• **Stated goal**:
Present every line in which the string "return" appears.

★ ★ ★ ★ ★ ★ ★

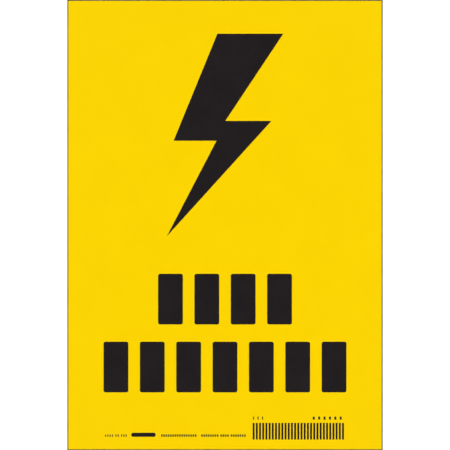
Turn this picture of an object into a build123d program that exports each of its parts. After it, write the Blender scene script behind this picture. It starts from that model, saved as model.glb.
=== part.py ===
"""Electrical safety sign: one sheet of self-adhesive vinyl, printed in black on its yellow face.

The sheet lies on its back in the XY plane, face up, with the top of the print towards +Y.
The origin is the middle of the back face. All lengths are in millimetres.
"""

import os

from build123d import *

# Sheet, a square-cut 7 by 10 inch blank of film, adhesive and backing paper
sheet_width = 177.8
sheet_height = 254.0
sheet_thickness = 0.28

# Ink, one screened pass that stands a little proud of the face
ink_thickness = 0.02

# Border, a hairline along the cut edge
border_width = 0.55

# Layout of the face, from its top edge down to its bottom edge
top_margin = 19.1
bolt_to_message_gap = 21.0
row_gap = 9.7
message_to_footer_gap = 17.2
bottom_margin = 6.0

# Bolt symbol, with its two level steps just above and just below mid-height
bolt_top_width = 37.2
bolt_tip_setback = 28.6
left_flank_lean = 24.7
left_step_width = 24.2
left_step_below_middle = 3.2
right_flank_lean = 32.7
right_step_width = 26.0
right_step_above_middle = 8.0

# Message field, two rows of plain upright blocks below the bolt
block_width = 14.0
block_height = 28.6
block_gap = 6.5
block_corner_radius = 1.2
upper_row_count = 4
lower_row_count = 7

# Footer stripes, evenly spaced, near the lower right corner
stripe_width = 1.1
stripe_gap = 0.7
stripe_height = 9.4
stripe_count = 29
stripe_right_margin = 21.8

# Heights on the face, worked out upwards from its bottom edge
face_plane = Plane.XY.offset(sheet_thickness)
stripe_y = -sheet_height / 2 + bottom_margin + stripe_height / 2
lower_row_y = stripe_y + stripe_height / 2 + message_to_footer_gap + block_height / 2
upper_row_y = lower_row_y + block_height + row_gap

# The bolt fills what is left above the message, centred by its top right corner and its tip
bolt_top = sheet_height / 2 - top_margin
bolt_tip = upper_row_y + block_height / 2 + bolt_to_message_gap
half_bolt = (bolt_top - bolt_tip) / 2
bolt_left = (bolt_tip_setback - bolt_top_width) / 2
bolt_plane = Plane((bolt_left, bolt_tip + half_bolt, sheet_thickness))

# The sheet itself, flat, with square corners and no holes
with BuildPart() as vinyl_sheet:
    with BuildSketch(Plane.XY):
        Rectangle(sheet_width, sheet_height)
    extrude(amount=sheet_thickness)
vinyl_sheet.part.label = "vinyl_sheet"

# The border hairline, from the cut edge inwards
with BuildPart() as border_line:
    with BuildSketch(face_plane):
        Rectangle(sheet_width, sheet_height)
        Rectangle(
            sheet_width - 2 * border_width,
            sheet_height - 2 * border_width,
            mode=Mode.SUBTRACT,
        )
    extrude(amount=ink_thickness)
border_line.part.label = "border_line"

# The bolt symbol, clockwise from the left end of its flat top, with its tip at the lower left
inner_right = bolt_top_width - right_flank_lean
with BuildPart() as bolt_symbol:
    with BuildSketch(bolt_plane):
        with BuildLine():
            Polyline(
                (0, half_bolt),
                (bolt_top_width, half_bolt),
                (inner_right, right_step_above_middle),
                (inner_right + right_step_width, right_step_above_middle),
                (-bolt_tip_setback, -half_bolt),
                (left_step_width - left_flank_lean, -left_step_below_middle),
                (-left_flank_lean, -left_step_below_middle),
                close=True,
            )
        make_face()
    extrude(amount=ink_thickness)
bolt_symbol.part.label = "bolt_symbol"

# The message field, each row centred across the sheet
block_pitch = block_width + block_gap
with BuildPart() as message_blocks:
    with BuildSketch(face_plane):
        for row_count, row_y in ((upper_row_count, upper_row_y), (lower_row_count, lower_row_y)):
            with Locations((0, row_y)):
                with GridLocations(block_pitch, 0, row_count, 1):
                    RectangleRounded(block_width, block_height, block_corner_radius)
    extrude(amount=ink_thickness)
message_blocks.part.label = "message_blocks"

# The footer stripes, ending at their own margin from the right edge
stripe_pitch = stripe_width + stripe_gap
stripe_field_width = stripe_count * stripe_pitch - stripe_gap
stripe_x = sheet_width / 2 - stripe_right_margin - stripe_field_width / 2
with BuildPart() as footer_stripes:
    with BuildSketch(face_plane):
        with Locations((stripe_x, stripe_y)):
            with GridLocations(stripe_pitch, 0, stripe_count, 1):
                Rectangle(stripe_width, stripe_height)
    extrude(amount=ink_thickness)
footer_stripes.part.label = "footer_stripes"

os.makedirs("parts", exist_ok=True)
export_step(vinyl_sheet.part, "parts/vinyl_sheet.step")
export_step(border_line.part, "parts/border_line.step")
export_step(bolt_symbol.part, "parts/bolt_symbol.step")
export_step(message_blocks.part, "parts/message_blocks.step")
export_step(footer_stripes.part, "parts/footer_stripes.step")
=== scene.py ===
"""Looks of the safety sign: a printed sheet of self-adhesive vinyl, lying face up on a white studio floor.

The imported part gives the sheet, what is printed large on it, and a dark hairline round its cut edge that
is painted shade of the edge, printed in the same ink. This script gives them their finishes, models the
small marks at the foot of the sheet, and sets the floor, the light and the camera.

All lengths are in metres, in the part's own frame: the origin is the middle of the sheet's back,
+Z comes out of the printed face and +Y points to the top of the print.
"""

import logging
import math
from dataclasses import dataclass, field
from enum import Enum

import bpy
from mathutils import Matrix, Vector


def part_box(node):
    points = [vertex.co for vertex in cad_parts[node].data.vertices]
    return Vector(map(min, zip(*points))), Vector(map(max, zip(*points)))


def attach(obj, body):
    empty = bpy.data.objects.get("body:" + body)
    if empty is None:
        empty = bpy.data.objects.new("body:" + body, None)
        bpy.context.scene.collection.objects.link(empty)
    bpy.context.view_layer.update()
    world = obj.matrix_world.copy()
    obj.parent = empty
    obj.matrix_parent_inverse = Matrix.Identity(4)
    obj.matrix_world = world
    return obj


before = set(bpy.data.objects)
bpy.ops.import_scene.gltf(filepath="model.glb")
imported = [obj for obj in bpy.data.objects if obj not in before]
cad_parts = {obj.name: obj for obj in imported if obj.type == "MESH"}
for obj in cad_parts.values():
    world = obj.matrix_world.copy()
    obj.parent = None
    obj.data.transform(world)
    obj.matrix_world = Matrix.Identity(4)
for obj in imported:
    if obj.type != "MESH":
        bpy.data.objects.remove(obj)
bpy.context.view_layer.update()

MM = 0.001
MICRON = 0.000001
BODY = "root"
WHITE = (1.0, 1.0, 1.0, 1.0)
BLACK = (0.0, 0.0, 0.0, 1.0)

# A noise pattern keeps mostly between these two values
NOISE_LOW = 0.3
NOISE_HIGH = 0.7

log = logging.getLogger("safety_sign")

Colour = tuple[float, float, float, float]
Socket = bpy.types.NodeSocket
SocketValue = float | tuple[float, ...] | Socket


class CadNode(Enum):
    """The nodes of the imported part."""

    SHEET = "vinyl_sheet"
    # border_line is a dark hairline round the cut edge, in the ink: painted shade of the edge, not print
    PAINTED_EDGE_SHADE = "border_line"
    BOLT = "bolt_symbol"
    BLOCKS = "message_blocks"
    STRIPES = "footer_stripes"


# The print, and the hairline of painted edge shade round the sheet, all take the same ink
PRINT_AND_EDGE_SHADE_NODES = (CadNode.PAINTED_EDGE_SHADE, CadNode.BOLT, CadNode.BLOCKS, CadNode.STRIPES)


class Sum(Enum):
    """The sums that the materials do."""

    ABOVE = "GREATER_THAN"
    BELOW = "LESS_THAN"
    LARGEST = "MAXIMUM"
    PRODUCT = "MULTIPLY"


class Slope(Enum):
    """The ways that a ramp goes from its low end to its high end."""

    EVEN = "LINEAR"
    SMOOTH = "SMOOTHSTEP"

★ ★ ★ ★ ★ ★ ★

• **Output of the exercise**:
    return Vector(map(min, zip(*points))), Vector(map(max, zip(*points)))
    return obj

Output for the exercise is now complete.